Other private equity-owned firms are trying to adjust to the changing budget environment.

Last year, SRA lowered the value of three of its four business units by about $300 million. The company said in filings with the Securities and Exchange Commission that it lost $317.3 million in fiscal 2013, and revenue fell 10 percent.

“The combination of sequester spending cuts, government shutdown dynamics and overall budget uncertainty have adversely affected our financial performance this fiscal year and in the prior fiscal year,” SRA said in the SEC filing. The company declined to comment for this article.

Last month, Moody’s downgraded SRA’s rating, citing declines in the company’s sales as well as a large amount of debt.

Put more simply, government contractors are still seeing work, but at lower rates than in the past. For private equity-owned companies that have heavy debt loads, that can be a problem.

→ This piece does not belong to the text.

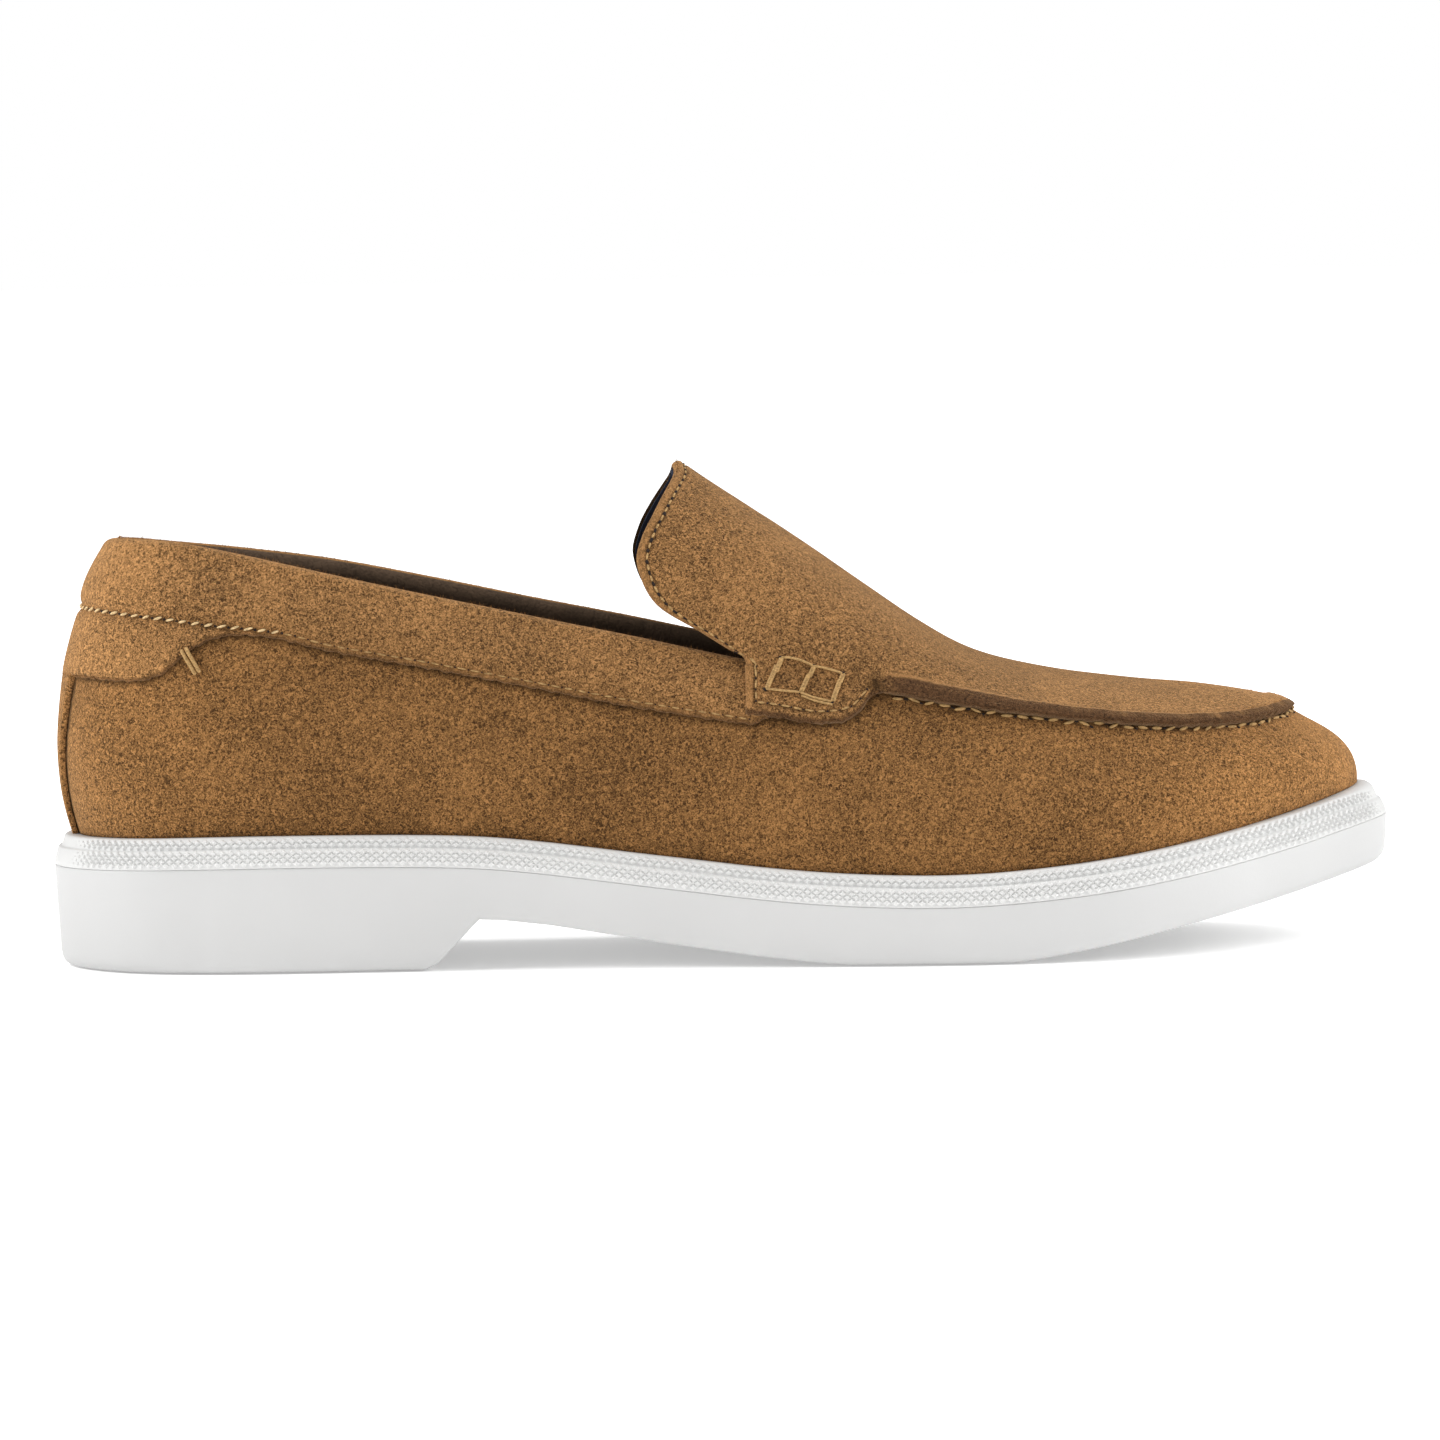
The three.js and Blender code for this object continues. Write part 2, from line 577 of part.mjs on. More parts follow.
// Strip round the heel, rolled over the topline.
function collarBand() {
  const grid = slicesRoundHeel(BAND_END_STATION).map((s) => {
    const low = collarLowShare(s);
    const outside = [0, 0.3, 0.65, 1].map((k) => wallPoint(s, low + (1 - low) * k));
    const inwards = planNormal(s).negate();
    const top = topEdge(s);
    const roll = [[1.6, 1.3], [3.4, 1.1], [4.9, -1.2]];
    return [...outside, ...roll.map(([d, rise]) => top.clone().addScaledVector(inwards, d).setZ(top.z + rise))];
  });
  return sheet(grid, GAP + COLLAR_SUEDE, GAP);
}

function collarFoam() {
  const grid = slicesRoundHeel(BAND_END_STATION).map((s) => {
    const low = wallTopShare(s) + 2 * GAP / wallLength(s);
    return [0, 0.5, 1].map((k) => wallPoint(s, low + (1 - low) * k));
  });
  return sheet(grid, 0, liningOffset + GAP);
}

// Narrow strip over the heel seam, wider at the top, tucked in behind the collar band.
function backStrip() {
  const bottomHalf = 0.36;
  const topHalf = 0.75;
  const top = collarLowShare(0) - 2 * GAP / wallLength(0);
  const across = [-1, -0.5, 0, 0.5, 1];
  const rows = [0.02, 0.25, 0.5, 0.75, 1];
  const grid = across.map((k) =>
    rows.map((row) => {
      const half = bottomHalf + (topHalf - bottomHalf) * row;
      return wallPoint((STATION_COUNT + k * half) % STATION_COUNT, row * top);
    }),
  );
  return sheet(grid, GAP + STRIP_SUEDE, GAP);
}

// ---- Threads ----
function threadAlong(points, radius, steps) {
  const sides = 5;
  const section = new THREE.Shape(
    Array.from({ length: sides }, (_, i) => {
      const angle = (2 * Math.PI * i) / sides;
      return new THREE.Vector2(radius * Math.cos(angle), radius * Math.sin(angle));
    }),
  );
  const path = points.length > 2 ? new THREE.CatmullRomCurve3(points) : new THREE.LineCurve3(...points);
  return new THREE.ExtrudeGeometry(section, { steps, bevelEnabled: false, extrudePath: path });
}

// A point held off the surface that runs through three neighbours.
function lifted(surface, s, t, lift) {
  const ds = 0.05;
  const dt = 0.02;
  const along = surface(s + ds, t).sub(surface(s - ds, t));
  const up = surface(s, t + dt).sub(surface(s, t - dt));
  return surface(s, t).addScaledVector(along.cross(up).normalize(), lift);
}

function apronSeamThread() {
  const low = (s) => apronLowShare(s) - (GAP + THREAD) / wallLength(s);
  const start = TAB_END_STATION + 0.1;
  const slices = slicesBetween(start, STATION_COUNT - start);
  const points = slices.map((s) => lifted(wallPoint, s, low(s), GAP + THREAD / 2));
  return threadAlong(points, THREAD / 2, Math.round(slices.length * 1.3));
}

function collarStitchThread() {
  const slices = slicesRoundHeel(BAND_END_STATION - 0.05);
  const lift = 2 * GAP + COLLAR_SUEDE + THREAD / 2;
  const share = (s) => wallShareAt(s, curveThrough(COLLAR_STITCH, fromHeel(s)) * scaleZ);
  const points = slices.map((s) => lifted(wallPoint, s, share(s), lift));
  return threadAlong(points, THREAD / 2, Math.round(slices.length * 1.3));
}

function tongueEdgeThread() {
  const lift = 2 * GAP + APRON_SUEDE + THREAD / 2;
  const inset = 8.025;
  const shares = [0.1, 0.2, 0.32, 0.45, 0.6, 0.75, 0.88, 0.97];
  const lateral = shares.map((share) => lifted(instepPoint, inset, share, lift));
  const medial = shares.map((share) => lifted(instepPoint, STATION_COUNT - inset, share, lift));
  return threadAlong([...lateral, ...medial.reverse()], THREAD / 2, 28);
}

// Box stitch of a tab: three bars joined by an upper and a lower thread.
function tabStitch(isLateral) {
  const lift = 2 * GAP + APRON_SUEDE + BOX_THREAD / 2;
  const at = (s, z) => {
    const station = isLateral ? s : STATION_COUNT - s;
    return lifted(wallPoint, station, wallShareAt(station, z * scaleZ), lift);
  };
  const upper = [at(8.32, 65), at(8.58, 62.6), at(8.84, 60.6)];
  const lower = [at(8.18, 60), at(8.46, 58), at(8.73, 56.2)];
  const lines = [...upper.map((p, i) => [p, lower[i]]), [upper[0], upper[2]], [lower[0], lower[2]]];
  const bars = lines.map((ends) => toManifold(threadAlong(ends, BOX_THREAD / 2, 1)));
  return fromManifold(bars.reduce((all, bar) => all.add(bar)));
}

function bartack(isLateral) {
  const lift = 2 * GAP + COLLAR_SUEDE + THREAD / 2;
  const station = (s) => (isLateral ? s : STATION_COUNT - s);
  const ends = [[2.42, 75.6], [2.62, 76]].map(([s, z]) =>
    lifted(wallPoint, station(s), wallShareAt(station(s), z * scaleZ), lift),
  );
  return threadAlong(ends, THREAD / 2, 1);
}

// ---- The shoe ----
const suede = (colour) => new THREE.MeshStandardMaterial({ color: colour, roughness: 0.95, metalness: 0 });
const whiteSole = () => new THREE.MeshStandardMaterial({ color: 0xe8e8e6, roughness: 0.55, metalness: 0 });
const darkCloth = () => new THREE.MeshStandardMaterial({ color: 0x231d17, roughness: 0.9, metalness: 0 });
const plain = (colour, roughness) => new THREE.MeshStandardMaterial({ color: colour, roughness, metalness: 0 });
const steel = () => new THREE.MeshStandardMaterial({ color: 0x9a9da0, roughness: 0.35, metalness: 1 });
const thread = () => plain(0xb98a52, 0.8);

const shoe = new THREE.Group();
function place(name, geometry, material) {
  const mesh = new THREE.Mesh(geometry, material);
  mesh.name = name;
  shoe.add(mesh);
}

place("sole_base", soleBase(), whiteSole());
place("welt_band", weltBand(), whiteSole());
place("shank", shank(), steel());
place("bottom_filler", bottomFiller(), plain(0x8a7458, 0.9));
place("insole_board", insoleBoard(), plain(0xb59a72, 0.9));
place("heel_pad", heelPad(), plain(0x3b3b3f, 0.9));
place("footbed", footbed(), plain(0x55524e, 0.95));
place("sock_lining", sockLining(), darkCloth());
place("side_wall", sideWall(), suede(0x936a3e));
place("heel_counter", heelCounter(), plain(0xc9b48f, 0.85));
place("toe_puff", toePuff(), plain(0xc9b48f, 0.85));
place("quarter_lining", quarterLining(), darkCloth());
place("vamp_lining", vampLining(), darkCloth());
place("tongue_lining", tongueLining(), darkCloth());
place("apron", apron(), suede(0xa17848));
place("collar_foam", collarFoam(), plain(0xd8d2c4, 0.95));
place("collar_band", collarBand(), suede(0x89633d));
place("back_strip", backStrip(), suede(0x936a3e));
place("apron_seam_thread", apronSeamThread(), thread());
place("collar_stitch_thread", collarStitchThread(), thread());
place("tongue_edge_thread", tongueEdgeThread(), thread());
place("tab_stitch_lateral", tabStitch(true), thread());
place("tab_stitch_medial", tabStitch(false), thread());
place("bartack_lateral", bartack(true), thread());
place("bartack_medial", bartack(false), thread());

// The origin is the middle of the sole's outline, on the floor.
const box = new THREE.Box3().setFromObject(shoe.getObjectByName("sole_base"));
const centre = box.getCenter(new THREE.Vector3());
shoe.position.set(-centre.x, -centre.y, 0);

export default shoe;
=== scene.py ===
"""Suede moccasin on a white unit sole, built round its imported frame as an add-on of plain operators."""

import math

import bmesh
import bpy
import numpy as np
from bpy.props import FloatProperty, FloatVectorProperty, PointerProperty
from mathutils import Matrix, Vector


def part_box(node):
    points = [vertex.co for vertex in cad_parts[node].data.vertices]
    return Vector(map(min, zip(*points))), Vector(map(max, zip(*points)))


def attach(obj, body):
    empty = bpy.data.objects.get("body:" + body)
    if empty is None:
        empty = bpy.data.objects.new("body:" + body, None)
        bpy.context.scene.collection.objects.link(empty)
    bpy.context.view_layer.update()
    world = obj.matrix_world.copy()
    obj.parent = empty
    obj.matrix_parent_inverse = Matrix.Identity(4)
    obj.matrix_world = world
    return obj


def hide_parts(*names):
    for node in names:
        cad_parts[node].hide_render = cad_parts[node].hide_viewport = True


bl_info = {
    "name": "Moccasin",
    "version": (1, 0, 0),
    "blender": (4, 5, 0),
    "location": "3D View > Sidebar > Moccasin",
    "description": "Builds a suede moccasin and its studio round the packed frame",
    "category": "Object",
}

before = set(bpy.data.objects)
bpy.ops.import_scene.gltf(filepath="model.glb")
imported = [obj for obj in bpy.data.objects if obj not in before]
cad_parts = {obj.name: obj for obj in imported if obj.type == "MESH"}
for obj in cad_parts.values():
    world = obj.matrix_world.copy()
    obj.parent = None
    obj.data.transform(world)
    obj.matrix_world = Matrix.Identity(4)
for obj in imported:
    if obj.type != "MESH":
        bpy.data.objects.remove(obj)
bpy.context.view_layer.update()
MM = 0.001
BODY = "root"

# ---- Form tables, in millimetres, drawn for this length and width between the welts ----
FORM_LENGTH = 290.0
FORM_WIDTH = 92.6
WELT = 5.0  # how far the sole stands out beyond the upper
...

Sotera last year breached a requirement for some of its financing, according to a Standard & Poor’s report. The company corrected the issue, but S&P’s report detailed concerns that Sotera has “less than adequate” liquidity and a “highly leveraged” financial risk profile.

Sotera declined to comment.

Some consultants and executives say private-equity buyers’ focus on financial metrics can come at the expense of performance.

“In this business environment, all defense companies are under financial pressure, but if you’ve got a private equity owner, chances are the pressure is even worse,” Thompson, the industry consultant, said. “Their focus is very much on the short-term, and their expectations for performance sometimes are not realistic.”

USIS has come under scrutiny for vetting security clearances for both Edward Snowden, the former National Security Agency contractor who leaked confidential information, and Aaron Alexis, the Navy Yard contractor accused of killing 12.

The Justice Department has signed onto a whistleblower lawsuit against USIS and, in a recent filing, accused the company of taking shortcuts in about 40 percent of the cases it handled. Providence declined to comment. USIS said in a statement that after learning of the allegations close to two years ago, the company has “acted decisively to reinforce our processes and management to ensure the quality of our work and adherence to [Office of Personnel Management] requirements.”

Leonard E. Moodispaw, chief executive of Hanover-based cybersecurity company KEYW, resisted private equity. When he started the company, he regularly received calls from potential investors.

But he said he didn’t want a company setting limits on compensation or telling him what contracts to pursue. KEYW instead became a public company.

“I’d much rather have a bunch of public company shareholders. than have one private-equity fund helping me run the business,” Moodispaw said.

Another opportunity

Though the fervor among private-equity groups to buy into defense contracting has dimmed, there remain investors interested in the market. Some contracting executives are forecasting that 2014 could be the bottom for sales, meaning investors may take a chance on buying at lower prices now, hoping for an upswing in the coming years.

Devin Talbott has spent nearly a decade covering the defense and government services industry, and in 2012, he formed a new investment firm with Pierre Chao.

The company, called Enlightenment Capital, has thus far invested in five contractors. From his perspective, now is a great time to buy.

The market now “is not for the faint of heart,” Talbott said. “It’s people who have been through the cycles before and have insights into the industries.”

As the defense industry prepares to reshape to cope with leaner times, private-equity firms will likely play a shaping role. Contractors have been divesting and spinning off units, setting up an opportunity for companies to rearrange into businesses better prepared to succeed in a tougher environment.

Ernst Volgenau, who founded SRA in 1978, led the company for nearly 30 years and now chairs its board, said Providence, the contractor’s private equity owner, has helped SRA as it reshapes for a shrinking market.

“We just have to cut costs — but we would do that whether or not Providence had bought [SRA] at the peak,” he said. “We’re not cutting costs simply to achieve some profit target. What we’re trying to do is create a company that is a lot slimmer, yes, but is geared toward the long-term.”